Not me, but whatever sugary confection it is I’m eyeballing on a menu get that cry of disgust. I could lose ten pounds according to the official optimum weight for my size, age, and gender. Five pounds if I don’t want to look like I have an incurable disease. I can get away with chowing down on fatty foods as long as I don’t make a habit of it. Noom feels it is his job to make sure that I do not succumb to that addiction. But ever since that morning his attempts have been foiled by his own words.
“No, you said I wasn’t fat,” I’ll tell him as I go ahead and order whatever it was he was warning me against. He lets the matter drop. But only after offering up a disgusted sigh. I don’t blame him. It must be a bitch earning your living by getting down with a succession of falang touri, many of whom would be considered fat even by American standards.
Maybe Noom’s suggestion of staying at The Rose was about location, but not about convenience.

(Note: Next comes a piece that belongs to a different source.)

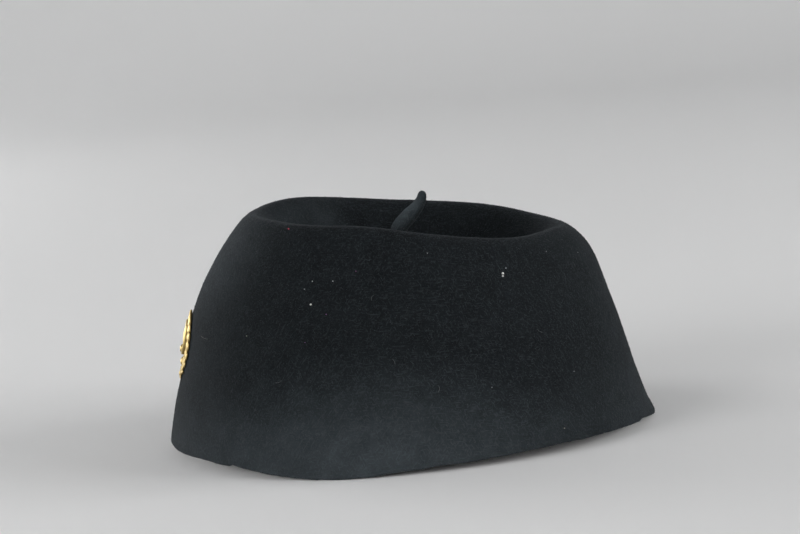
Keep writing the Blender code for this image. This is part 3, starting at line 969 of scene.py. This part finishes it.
def felt_group():
    """Masks and height of felt: crossing strands, soft clumps, wear with a painted highlight at
    bends, and patches of painted light on the brim, shoulder, dish and stem.
    """
    tree = bpy.data.node_groups.new("felt_surface", "ShaderNodeTree")
    face = tree.interface
    face.new_socket("Vector", in_out="INPUT", socket_type="NodeSocketVector")
    face.new_socket("Fibre Scale", in_out="INPUT", socket_type="NodeSocketFloat")
    face.new_socket("Clump Scale", in_out="INPUT", socket_type="NodeSocketFloat")
    for name in ("Fibres", "Clumps", "Worn", "Height"):
        face.new_socket(name, in_out="OUTPUT", socket_type="NodeSocketFloat")
    given = tree.nodes.new("NodeGroupInput")
    result = tree.nodes.new("NodeGroupOutput")
    surface = tree.nodes.new("ShaderNodeNewGeometry")

    strands = add_strands(tree, given, surface.outputs["Normal"])
    fibres = add_range(tree, strands, STRAND_RANGE, smooth=True)
    cloud = add_noise(
        tree, given.outputs["Vector"], Detail=CLUMP_DETAIL, Roughness=CLUMP_ROUGHNESS)
    tree.links.new(given.outputs["Clump Scale"], cloud.inputs["Scale"])
    clumps = cloud.outputs["Fac"]
    spread = add_range(tree, clumps, CLUMP_RANGE)

    # Wear with a painted highlight at convex bends
    bend = add_node(tree, "ShaderNodeAttribute", attribute_name="wear")
    edge = add_range(tree, bend.outputs["Fac"], WEAR_AND_HIGHLIGHT_RANGE, smooth=True)
    fade = add_node(tree, "ShaderNodeAttribute", attribute_name="fade")
    worn_and_highlit_bends = add_math(tree, "MULTIPLY", edge, add_range(tree, clumps, WEAR_AND_HIGHLIGHT_BY_CLUMP))
    # Paler patches of painted light, on the cap and on the stem's lit side, broken up by clumps
    patchy_painted_light = add_math(
        tree, "MULTIPLY", fade.outputs["Fac"], add_range(tree, clumps, PAINTED_LIGHT_BY_CLUMP))
    wear_and_painted_light = add_math(tree, "ADD", worn_and_highlit_bends, patchy_painted_light)
    broken = add_math(tree, "MULTIPLY", wear_and_painted_light, add_range(tree, fibres, WEAR_AND_LIGHT_BY_FIBRE))
    height = add_math(tree, "ADD", fibres, add_math(tree, "MULTIPLY", spread, CLUMP_HEIGHT))

    tree.links.new(fibres, result.inputs["Fibres"])
    tree.links.new(spread, result.inputs["Clumps"])
    tree.links.new(broken, result.inputs["Worn"])
    tree.links.new(height, result.inputs["Height"])
    return tree


def shaded(color, amount=1.0):
    """A colour made darker or lighter, with the fourth part that sockets need."""
    return (*(amount * part for part in color), 1.0)


def felt_material(group, felt):
    material, tree, shader = new_material(felt.name)
    place = tree.nodes.new("ShaderNodeTexCoord")
    masks = add_node(tree, "ShaderNodeGroup", node_tree=group)
    set_inputs(masks, Fibre_Scale=felt.fibre_scale, Clump_Scale=felt.clump_scale)
    ground = add_node(tree, "ShaderNodeMix", data_type="RGBA")
    set_inputs(ground, A=shaded(felt.deep, CLUMP_SHADE), B=shaded(felt.deep, CLUMP_LIGHT))
    color = add_node(tree, "ShaderNodeMix", data_type="RGBA")
    set_inputs(color, B=shaded(felt.light))
    # Paler felt where it is worn, and where light and highlights are painted
    wear_and_painted_light = add_node(tree, "ShaderNodeMix", data_type="RGBA")
    set_inputs(wear_and_painted_light, B=shaded(felt.light, WEAR_AND_LIGHT_PALENESS))
    relief = tree.nodes.new("ShaderNodeBump")
    set_inputs(relief, Strength=felt.bump, Distance=BUMP_DISTANCE * MM)
    tree.links.new(place.outputs["Object"], masks.inputs["Vector"])
    tree.links.new(masks.outputs["Clumps"], ground.inputs["Factor"])
    tree.links.new(ground.outputs["Result"], color.inputs["A"])
    tree.links.new(masks.outputs["Fibres"], color.inputs["Factor"])
    tree.links.new(color.outputs["Result"], wear_and_painted_light.inputs["A"])
    tree.links.new(masks.outputs["Worn"], wear_and_painted_light.inputs["Factor"])
    tree.links.new(wear_and_painted_light.outputs["Result"], shader.inputs["Base Color"])
    tree.links.new(masks.outputs["Height"], relief.inputs["Height"])
    tree.links.new(relief.outputs["Normal"], shader.inputs["Normal"])
    shader.inputs["Roughness"].default_value = FELT_ROUGHNESS
    shader.inputs["Specular IOR Level"].default_value = FELT_SPECULAR
    shader.inputs["Sheen Weight"].default_value = SHEEN_WEIGHT
    shader.inputs["Sheen Roughness"].default_value = SHEEN_ROUGHNESS
    shader.inputs["Sheen Tint"].default_value = SHEEN_TINT
    return material


def fibre_material():
    """Wool fibres between a dark and a pale tone, by the tone that each was given."""
    material, tree, shader = new_material("fibre_felt")
    tone = add_node(tree, "ShaderNodeAttribute", attribute_name="tone")
    color = add_node(tree, "ShaderNodeMix", data_type="RGBA")
    set_inputs(color, A=FIBRE_DARK, B=FIBRE_PALE)
    tree.links.new(tone.outputs["Fac"], color.inputs["Factor"])
    tree.links.new(color.outputs["Result"], shader.inputs["Base Color"])
    shader.inputs["Roughness"].default_value = FIBRE_ROUGHNESS
    shader.inputs["Specular IOR Level"].default_value = FIBRE_SPECULAR
    return material


def lint_material():
    """Fluff in each crumb's own colour, with a slightly darker grain."""
    material, tree, shader = new_material("lint_fluff")
    place = tree.nodes.new("ShaderNodeTexCoord")
    own = add_node(tree, "ShaderNodeAttribute", attribute_name="lint_color")
    grain = add_noise(tree, place.outputs["Object"], Scale=LINT_GRAIN_SCALE)
    shade = add_node(tree, "ShaderNodeMix", data_type="RGBA", blend_type="MULTIPLY")
    set_inputs(shade, B=LINT_GRAIN)
    tree.links.new(grain.outputs["Fac"], shade.inputs["Factor"])
    tree.links.new(own.outputs["Color"], shade.inputs["A"])
    tree.links.new(shade.outputs["Result"], shader.inputs["Base Color"])
    shader.inputs["Roughness"].default_value = LINT_DULLNESS
    return material


def gilt_material(name):
    """Gilt brass that is darker and rougher where tarnish lies, and in its low parts and inner
    corners, where the darkening is tarnish and painted shade.
    """
    material, tree, shader = new_material(name)
    place = tree.nodes.new("ShaderNodeTexCoord")
    cloud = add_noise(
        tree, place.outputs["Object"], Scale=GILT_CLOUD_SCALE, Detail=GILT_CLOUD_DETAIL)
    depth = add_node(tree, "ShaderNodeAttribute", attribute_name="depth")
    recess = add_node(tree, "ShaderNodeAttribute", attribute_name="recess")
    corner = add_range(tree, recess.outputs["Fac"], TARNISH_AND_SHADE_CORNERS)
    low = add_math(tree, "MULTIPLY", depth.outputs["Fac"], TARNISH_AND_SHADE_LOW)
    uneven = add_range(tree, cloud.outputs["Fac"], TARNISH_AND_SHADE_BY_CLOUD)
    # Darker in hollows and inner corners: tarnish together with painted shade
    hollow_tarnish_and_shade = add_math(tree, "MULTIPLY", add_math(tree, "MAXIMUM", corner, low), uneven)
    film = add_range(tree, cloud.outputs["Fac"], TARNISH_FILM)
    tarnish_and_shade = add_math(tree, "ADD", hollow_tarnish_and_shade, film)
    color = add_node(tree, "ShaderNodeMix", data_type="RGBA")
    set_inputs(color, A=GILT_CLEAN, B=GILT_TARNISH_AND_SHADE)
    tree.links.new(tarnish_and_shade, color.inputs["Factor"])
    tree.links.new(color.outputs["Result"], shader.inputs["Base Color"])
    tree.links.new(add_range(tree, tarnish_and_shade, GILT_ROUGHNESS), shader.inputs["Roughness"])
    shader.inputs["Metallic"].default_value = 1.0
    return material


# Studio

def paper_material():
    """Pale paper that is painted paler away from the hat, as painted light that brightens the far
    backdrop.
    """
    material, tree, shader = new_material("studio_paper")
    place = tree.nodes.new("ShaderNodeTexCoord")
    out = add_node(tree, "ShaderNodeVectorMath", operation="LENGTH")
    cloud = add_noise(tree, place.outputs["Object"], Scale=PAPER_CLOUD_SCALE)
    color = add_node(tree, "ShaderNodeMix", data_type="RGBA")
    set_inputs(color, A=PAPER_NEAR, B=PAPER_FAR)
    tree.links.new(place.outputs["Object"], out.inputs[0])
    # Painted light: the paper grows paler with distance from the hat
    far = add_range(tree, out.outputs["Value"], PAPER_REACH, smooth=True)
    paleness = add_math(tree, "ADD", far, add_range(tree, cloud.outputs["Fac"], PAPER_CLOUD))
    tree.links.new(paleness, color.inputs["Factor"])
    tree.links.new(color.outputs["Result"], shader.inputs["Base Color"])
    shader.inputs["Roughness"].default_value = PAPER_ROUGHNESS
    return material


def make_studio():
    """A pale floor that turns up smoothly into a round wall."""
    mesh = bmesh.new()
    points = [Vector((0.0, 0.0, 0.0)), Vector((STUDIO_FLAT, 0.0, 0.0))]
    for step in range(STUDIO_STEPS):
        share = (step + 0.5) / STUDIO_STEPS
        slope = math.pi / 2 * share ** 2 * (3.0 - 2.0 * share)
        ahead = Vector((math.cos(slope), 0.0, math.sin(slope)))
        points.append(points[-1] + ahead * STUDIO_SWEEP / STUDIO_STEPS)
    points.append(points[-1] + Vector((0.0, 0.0, STUDIO_WALL)))
    verts = [mesh.verts.new(point * MM) for point in points]
    edges = [mesh.edges.new(pair) for pair in zip(verts, verts[1:])]
    bmesh.ops.spin(
        mesh, geom=verts + edges, cent=(0.0, 0.0, 0.0), axis=(0.0, 0.0, 1.0), angle=2.0 * math.pi,
        steps=STUDIO_SIDES, use_merge=True)
    bmesh.ops.remove_doubles(mesh, verts=mesh.verts, dist=MERGE_DISTANCE)
    bmesh.ops.recalc_face_normals(mesh, faces=mesh.faces)
    if max(mesh.faces, key=lambda face: -face.calc_center_median().length).normal.z < 0.0:
        bmesh.ops.reverse_faces(mesh, faces=mesh.faces)
    studio = new_piece("studio_floor", mesh, paper_material())
    return studio


def add_softbox(row, place, aim):
    """A soft square light in millimetres; the camera doesn't see the lamp itself."""
    light = bpy.data.lights.new(row.name, "AREA")
    light.shape = "RECTANGLE"
    light.size = row.width * MM
    light.size_y = row.height * MM
    light.energy = row.power
    item = bpy.data.objects.new(row.name, light)
    bpy.context.scene.collection.objects.link(item)
    item.rotation_euler = (aim - place).to_track_quat("-Z", "Y").to_euler()
    item.location = place * MM
    item.visible_camera = False


def make_light():
    world = bpy.data.worlds.new("studio_air")
    bpy.context.scene.world = world
    world.use_nodes = True
    sky = world.node_tree.nodes["Background"]
    sky.inputs["Color"].default_value = AIR_COLOR
    sky.inputs["Strength"].default_value = AIR_STRENGTH
    for row in SOFTBOXES:
        azimuth = math.radians(row.azimuth)
        elevation = math.radians(row.elevation)
        away = Vector((math.sin(azimuth), -math.cos(azimuth), math.tan(elevation))).normalized()
        add_softbox(row, CAMERA_AIM + away * SOFTBOX_DISTANCE, CAMERA_AIM)


def make_camera():
    """Azimuth 0 looks along +Y, and a larger azimuth walks round to the wearer's left."""
    camera = bpy.data.cameras.new("camera")
    camera.lens = CAMERA_LENS
    item = bpy.data.objects.new("camera", camera)
    bpy.context.scene.collection.objects.link(item)
    look = Matrix.Rotation(CAMERA_AZIMUTH, 3, "Z")
    look = look @ Matrix.Rotation(math.pi / 2 - CAMERA_ELEVATION, 3, "X")
    turned = look @ Matrix.Rotation(CAMERA_ROLL, 3, "Z")
    turned = turned @ Matrix.Rotation(CAMERA_TILT, 3, "X") @ Matrix.Rotation(CAMERA_PAN, 3, "Y")
    place = (CAMERA_AIM + look.col[2] * CAMERA_DISTANCE) * MM
    item.matrix_world = Matrix.LocRotScale(place, turned, None)
    bpy.context.scene.camera = item


def main():
    masks = felt_group()
    cap_felt = felt_material(masks, CAP_FELT)
    stem_felt = felt_material(masks, STEM_FELT)
    fibre_felt = fibre_material()
    gilt = gilt_material("gilt_brass")

    cap = make_felt_cap(cap_felt)
    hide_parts("felt_body")
    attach(cap, "root")
    stem = make_stem(stem_felt)
    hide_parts("crown_stem")
    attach(stem, "root")
    for row in FIBRES:
        fibres = make_fibres(row, skin_mesh(cap, stem), fibre_felt)
        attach(fibres, "root")
    tree = cap_tree(cap)
    lint = make_lint(tree, lint_material())
    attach(lint, "root")
    badge = make_badge(tree, gilt)
    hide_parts("badge")
    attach(badge, "root")
    nut = make_nut(gilt)
    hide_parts("badge_nut")
    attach(nut, "root")

    make_studio()
    make_light()
    make_camera()
    bpy.context.scene.view_settings.view_transform = "Standard"


main()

Maybe he’d thought the walk from The Rose to his bar was a good idea. Maybe his goal wasn’t about the best hotel but rather a nightly chance to burn calories that hopping into and then out of a taxi would not provide. Maybe, if you’ve been losing rounds in the battle of the bulge, The Rose would be a good choice of hotel for you. You certainly won’t be adding many inches to your waistline by eating their free breakfast.